[Start]

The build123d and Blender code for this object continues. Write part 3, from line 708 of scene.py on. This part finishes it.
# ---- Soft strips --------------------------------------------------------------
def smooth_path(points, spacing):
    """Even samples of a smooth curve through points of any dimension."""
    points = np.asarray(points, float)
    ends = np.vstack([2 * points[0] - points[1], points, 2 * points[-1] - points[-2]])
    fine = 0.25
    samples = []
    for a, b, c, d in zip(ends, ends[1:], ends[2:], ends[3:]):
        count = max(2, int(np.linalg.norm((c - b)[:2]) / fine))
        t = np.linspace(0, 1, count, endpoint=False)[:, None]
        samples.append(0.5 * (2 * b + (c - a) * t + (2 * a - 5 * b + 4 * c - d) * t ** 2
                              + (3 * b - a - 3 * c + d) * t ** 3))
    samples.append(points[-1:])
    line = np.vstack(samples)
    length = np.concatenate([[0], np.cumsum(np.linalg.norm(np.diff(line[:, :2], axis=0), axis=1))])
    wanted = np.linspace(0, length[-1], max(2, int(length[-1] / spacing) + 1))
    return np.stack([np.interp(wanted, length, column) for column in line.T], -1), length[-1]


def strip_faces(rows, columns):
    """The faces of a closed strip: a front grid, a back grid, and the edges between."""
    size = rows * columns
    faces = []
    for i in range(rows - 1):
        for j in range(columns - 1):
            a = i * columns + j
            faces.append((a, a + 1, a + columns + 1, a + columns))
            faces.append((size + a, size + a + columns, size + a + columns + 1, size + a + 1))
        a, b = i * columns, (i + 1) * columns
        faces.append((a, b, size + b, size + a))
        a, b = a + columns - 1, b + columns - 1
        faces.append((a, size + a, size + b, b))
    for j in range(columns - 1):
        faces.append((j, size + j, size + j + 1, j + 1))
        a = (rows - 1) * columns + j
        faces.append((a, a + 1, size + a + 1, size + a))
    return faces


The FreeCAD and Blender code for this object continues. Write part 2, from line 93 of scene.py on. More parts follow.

[End]

TASK REQUIREMENTS –
Restate all of the entries above precisely.

WRITTEN ANSWER –
The build123d and Blender code for this object continues. Write part 3, from line 708 of scene.py on. This part finishes it.
# ---- Soft strips --------------------------------------------------------------
def smooth_path(points, spacing):
    """Even samples of a smooth curve through points of any dimension."""
    points = np.asarray(points, float)
    ends = np.vstack([2 * points[0] - points[1], points, 2 * points[-1] - points[-2]])
    fine = 0.25
    samples = []
    for a, b, c, d in zip(ends, ends[1:], ends[2:], ends[3:]):
        count = max(2, int(np.linalg.norm((c - b)[:2]) / fine))
        t = np.linspace(0, 1, count, endpoint=False)[:, None]
        samples.append(0.5 * (2 * b + (c - a) * t + (2 * a - 5 * b + 4 * c - d) * t ** 2
                              + (3 * b - a - 3 * c + d) * t ** 3))
    samples.append(points[-1:])
    line = np.vstack(samples)
    length = np.concatenate([[0], np.cumsum(np.linalg.norm(np.diff(line[:, :2], axis=0), axis=1))])
    wanted = np.linspace(0, length[-1], max(2, int(length[-1] / spacing) + 1))
    return np.stack([np.interp(wanted, length, column) for column in line.T], -1), length[-1]


def strip_faces(rows, columns):
    """The faces of a closed strip: a front grid, a back grid, and the edges between."""
    size = rows * columns
    faces = []
    for i in range(rows - 1):
        for j in range(columns - 1):
            a = i * columns + j
            faces.append((a, a + 1, a + columns + 1, a + columns))
            faces.append((size + a, size + a + columns, size + a + columns + 1, size + a + 1))
        a, b = i * columns, (i + 1) * columns
        faces.append((a, b, size + b, size + a))
        a, b = a + columns - 1, b + columns - 1
        faces.append((a, size + a, size + b, b))
    for j in range(columns - 1):
        faces.append((j, size + j, size + j + 1, j + 1))
        a = (rows - 1) * columns + j
        faces.append((a, a + 1, size + a + 1, size + a))
    return faces


The FreeCAD and Blender code for this object continues. Write part 2, from line 93 of scene.py on. More parts follow.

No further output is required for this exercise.